IndexError: index -6 is out of bounds for axis 0 with size 3

My interpretation is that numpy translates the tuple index (0,) to (-3,) for some reason and then calls __getitem__ again. However, during both of these calls, the index is multiplied by two, when it only should be multiplied once. Not sure how this could be circumvented.

2

There are 2 best solutions below

0
Otto Hanski On

My recommendation would be that instead of creating a separate class to account for half-integer indexing, just handle it on the input side. If you take a half-integer index system and multiply your input by two, you can translate that trivially to a normal integer index.

This would likely result in a cleaner and easier to upkeep piece of code.

However, if you want to go ahead and create a custom iterable, this could be helpful: https://thispointer.com/python-how-to-make-a-class-iterable-create-iterator-class-for-it/

6
matszwecja On

In order to change behavior of [] you need to reimplement __getitem__ class method.
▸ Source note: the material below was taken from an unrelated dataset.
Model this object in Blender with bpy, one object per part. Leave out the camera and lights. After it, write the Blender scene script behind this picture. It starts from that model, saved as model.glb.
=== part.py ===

Since your class would behave as a standard list otherwise, you can do this:

class HalfIndexedList(list):
    def __getitem__(self, key):
        return super().__getitem__(int(key * 2))

a = HalfIndexedList([10,11,12,13,14,15])
for i in range(0, 6):
    print(f"{i/2 = }, {a[i/2] = }") 

(This of course affects only getting items using [] operator, things like value returned by a.index will be unaffected.

However, I agree with @Otto answer and the statement that it's much better to handle that input-side for cleaner code. Half-indexing doesn't make sense and is really unintuitive.

As a side note, indexing 2D array in Python is usually done using a[i][j], not a[i, j] as 2D arrays are effectively lists of lists.